Materials and methods

Study phases and activities are shown in Table 2. The main framework of this study was based on the previous research developed by Aldunce et al. (2014b), where a systematic literature review of climate change resilience concept was performed for articles published between 2000 and 2012.Footnote 1 As a starting point for input into our workshops, we used the identified 15 determinants and 33 attributes defined for resilience (Table 2).

Table 2 Phases and activities of study

Three data collection instruments were used during the workshops: two individual questionnaires and discussion groups.

Based on a project protocol, each workshop was designed in seven consecutive phases:

  1. 1.

    The initial questionnaire on resilience [first instrument part (a)] was completed by participants before the start of each workshop. This questionnaire sought to explore their level of knowledge of resilience.

  2. 2.

    Introduction (including workshop objectives, the study process, its strengths, limitations, and scope, who were the participants, why they were invited and why they were important in the process) and a presentation on drought in Chile, trends, and impacts (contextualization).

  3. 3.

    Presentation on study developed by Aldunce et al. (2014b).

  4. 4.

    Individual questionnaire of attributes (second instrument): each participant chose 10 of 33 attributes identified by Aldunce et al. (2014b). This questionnaire aimed to identify the individual preferences of attributes of climate change resilience.

  5. 5.

    Discussion groups (third instrument): three discussion groups, each with a facilitator, were established in each workshop. The discussion section was divided into three parts: (1) the impacts of drought in each region; (2) the attributes of climate change resilience in their regional context; and (3) the characteristics of attributes and the roles of actor for building resilience communities.

    This paper focuses in the two questionnaires and the second discussion (2), where after the completion of the individual questionnaire on attributes (second instrument), each participant, supported by graphic material, chose the five most important attributes in the drought context, where all participants could see these new selections. The aim was to determine how the individual preferences changed after a dialogue with other participants.

  6. 6.

    Plenary: each group explained its results.

  7. 7.

    Final questionnaire on resilience [first instrument part (b)]: each participant filled the same initial questionnaire; this allowed us to trace the learning gained by participants during the workshop.

Participants were actors dealing with drought in some way, according to their experience with the problem. For instance, actors were selected on the basis of their experience with drought, as people directly affected by it (i.e., experienced a direct or indirect losses as a result of drought), as planners, planning, and managing impacts of drought, or as scholars, studying the phenomenon. The identification of actors was carried out taking an account of the territorial and governance contexts. Actors included were from government agencies, the academic sector, civil society organisations, and the private sector (individual questionnaires were anonymous; however, participants were able to indicate what kind of actors they identify with).

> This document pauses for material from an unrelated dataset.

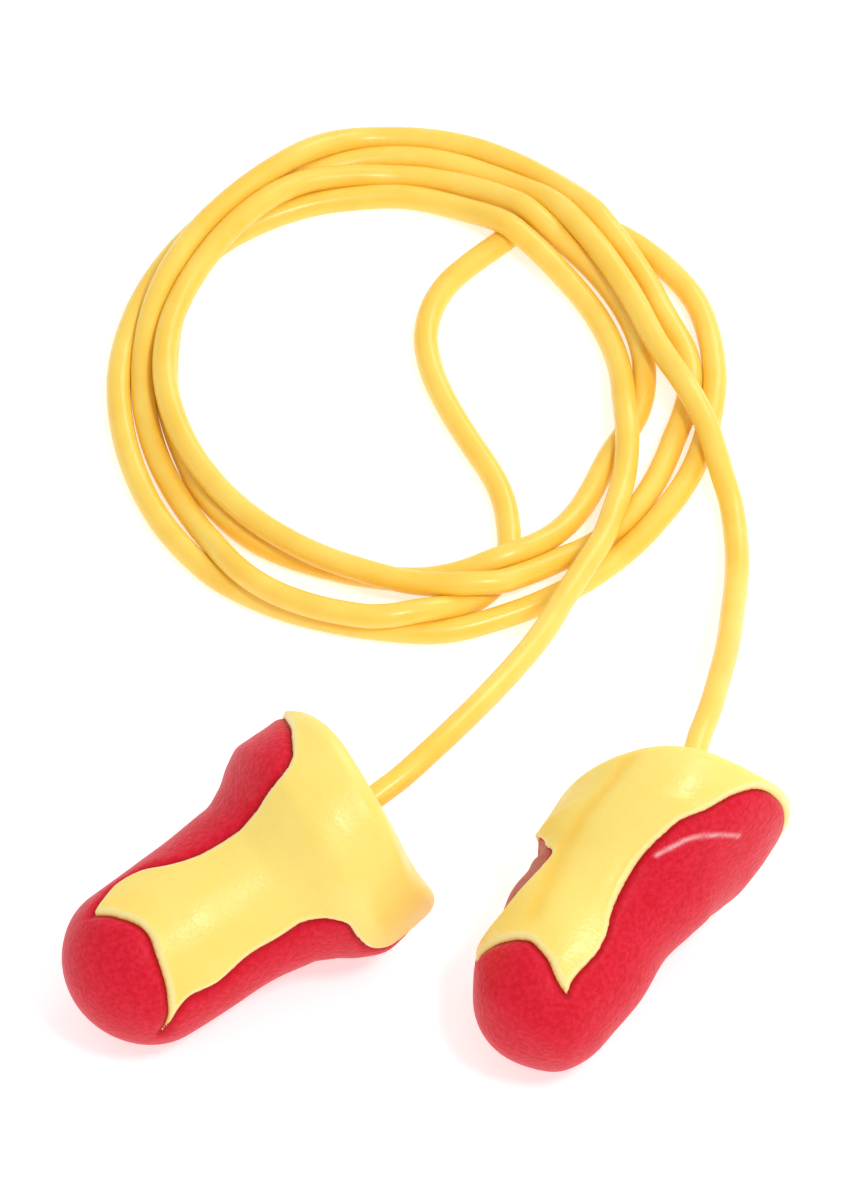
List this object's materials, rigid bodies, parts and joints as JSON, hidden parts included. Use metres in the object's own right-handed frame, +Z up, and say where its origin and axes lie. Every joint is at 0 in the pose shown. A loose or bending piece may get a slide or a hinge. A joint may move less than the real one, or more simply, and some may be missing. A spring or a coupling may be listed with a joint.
{
  "type": "corded foam ear plugs",
  "caption": "Pair of flared two-colour foam ear plugs joined by a thin soft cord that is loosely coiled beside them on a table.",
  "frame": {"origin": "on the table, under the middle of the box around the two plugs", "axes": "+X runs along the pair from the left plug to the right plug, +Y runs from the plugs to the coil, +Z is up"},
  "size_m": [0.0502, 0.082, 0.018],
  "materials": {
    "yellow_foam": "matt slow-recovery polyurethane foam with a fine moulded skin, pale yellow",
    "red_foam": "matt slow-recovery polyurethane foam with a fine moulded skin, red",
    "cord": "smooth soft PVC, golden yellow, slightly glossy",
    "glue": "clear set adhesive"
  },
  "bodies": {
    "cord": {"cord_coil": "cord", "cord_left_tail": "cord", "cord_inner_bight": "cord", "cord_right_tail": "cord"},
    "left_plug": {"left_plug_yellow_foam": "yellow_foam", "left_plug_red_foam": "red_foam", "left_cord_end": "cord", "left_glue_bead": "glue"},
    "right_plug": {"right_plug_yellow_foam": "yellow_foam", "right_plug_red_foam": "red_foam", "right_cord_end": "cord", "right_glue_bead": "glue"}
  },
  "joints": [
    {"name": "left_plug_swing", "type": "hinge", "parent": "cord", "child": "left_plug", "pos_m": [-0.00425, 0.00608, 0.0089], "axis": [0, 0, 1], "range_deg": [-45, 10]},
    {"name": "right_plug_swing", "type": "hinge", "parent": "cord", "child": "right_plug", "pos_m": [0.0173, 0.00569, 0.0094], "axis": [0, 0, 1], "range_deg": [-8, 30]}
  ]
}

The three workshops were carried out in June 2014, plus an open seminar developed in September 2014, where results were presented. The data analysis included a thematic analysis of resilience definitions (Boyatzis 1998), through a deconstruction of definitions given by participants in the first instrument, and a descriptive statistic of frequency (Mackey and Gass 2015), allowing us to rank occurrences of each response.

Eight main principles guided the work in order to ensure the suitable participation of all actors (see Table 3). They were the basis of the research design, of the invitation process and of the workshops in order to sensitise to the participants (facilitators were prepared for contemplating it). The differences between the scientific and local knowledge were a special concern, related to classification, identification, and conceptualization of natural phenomena, and the contribution of the local knowledge transmission in this kind of processes, where socio-ecological system are highlighted (Warburton and Martin 1999; Singh et al. 2012). For this reason, the discussion phase emphasised these differences of understanding, enriching the dialogue on what the attributes mean.

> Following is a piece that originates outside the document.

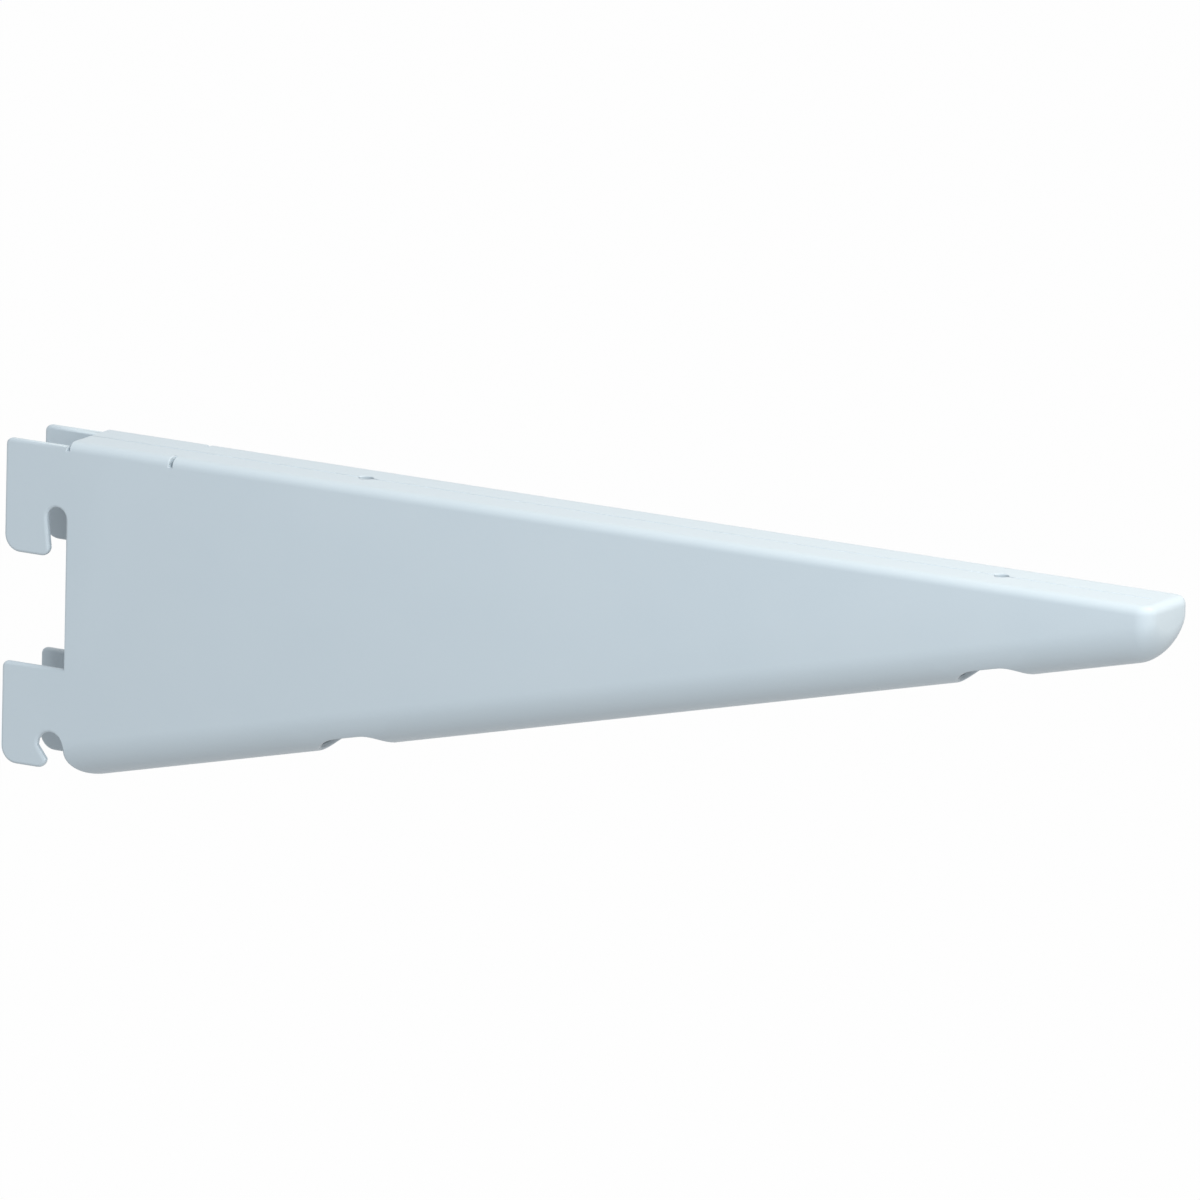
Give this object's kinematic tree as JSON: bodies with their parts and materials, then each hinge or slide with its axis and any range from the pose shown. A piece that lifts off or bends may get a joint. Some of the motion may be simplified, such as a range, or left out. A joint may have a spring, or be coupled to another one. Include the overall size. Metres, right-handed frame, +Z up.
{
  "type": "shelf bracket",
  "caption": "Folded steel shelf bracket that hooks into a slotted wall rail and tapers to a closed, rounded nose.",
  "frame": {"origin": "middle of the width, on the plane where the walls bear on the rail (X = 0), at the height of the shelf face (Z = 0)", "axes": "+X out from the wall towards the nose, +Y across the bracket, +Z up, out of the shelf face"},
  "size_m": [0.3065, 0.019, 0.0791],
  "materials": {
    "powder_coat": "satin powder coat, pale grey"
  },
  "bodies": {
    "root": {"bracket": "powder_coat"}
  },
  "joints": []
}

Table 3 Guiding principles of research

Two main criteria were applied in the process: shared understanding and the need to recognise the existence of asymmetries of power. The first was addressed through plenaries at the end of each workshop where a joint discussion served as a way to validate that the knowledge co-produced was agreeable to the participants. The second was addressed through the work of facilitators who were trained for safeguarding respect among participant and to include all points of views. Facilitators followed the same protocol and guide.

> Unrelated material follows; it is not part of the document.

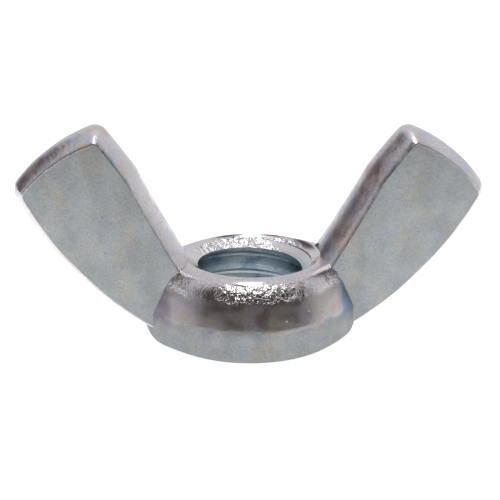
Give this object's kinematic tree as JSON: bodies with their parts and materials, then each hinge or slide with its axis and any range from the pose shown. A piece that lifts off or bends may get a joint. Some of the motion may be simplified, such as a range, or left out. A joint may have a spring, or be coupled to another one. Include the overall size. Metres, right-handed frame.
{
  "type": "wing nut",
  "caption": "Zinc-plated M8 wing nut: a bell-shaped hub with a tapped through hole and flat, near-rectangular wings raised outwards for turning by hand.",
  "frame": {"origin": "centre of the bearing face, on the thread's axis", "axes": "+Z along the thread's axis, from the bearing face towards the wing tips; +X along the span of the wings; Y through their thickness"},
  "size_m": [0.03, 0.0124, 0.0137],
  "materials": {
    "zinc_plated_steel": "bright zinc plate with a pale blue-grey passivation, satin on the pressed wing faces and glossier on the hub, with fine pits and stains"
  },
  "bodies": {
    "root": {"wing_nut": "zinc_plated_steel"}
  },
  "joints": []
}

Results and discussion: understanding local and national contexts

In this section, we present the results of the study and the discussion of the most relevant results and their implications for bringing resilience theory into practice. The section is divided into four parts: (1) distribution of participants by type of actors and territorial scale; (2) deconstruction of resilience; (3) attributes of resilience; and (4) general analysis.

Distribution of participants

The academic sector and government agencies represent over 80 % of participants (Fig. 2). In Biobío and Metropolitan regions, there is no participation by the private sector, and civil society participation was less than one-tenth of participants. This was despite the broad invitation made to participate in the workshops, including a total of 289 invitations. The private sector had a participation rate of 6.7 %. In contrast, the academic sector had the highest participation rate (42.9 %). The total participation rate was 21.8 %.

Fig. 2
figure 2

Total participants in workshops and by region

The absence of private sector actors can be partially explained, because the perceptions of managers are that these kinds of processes require “expensive time investment with uncertain returns and at worst a risk to their perceived autonomy and independence” (Cash et al. 2003, p. 8090). On the other hand, the low level of participation from civil society can be due to a lack of “territorialisation” of policies on climate change in Latin America, a process in which a global phenomenon, such as climate change, is involved in local/regional territories and linked with local policies (Blanco and Fuenzalida 2013). In the Chilean case, a lack of territorialisation of policies on climate change is observed (Blanco and Fuenzalida 2013).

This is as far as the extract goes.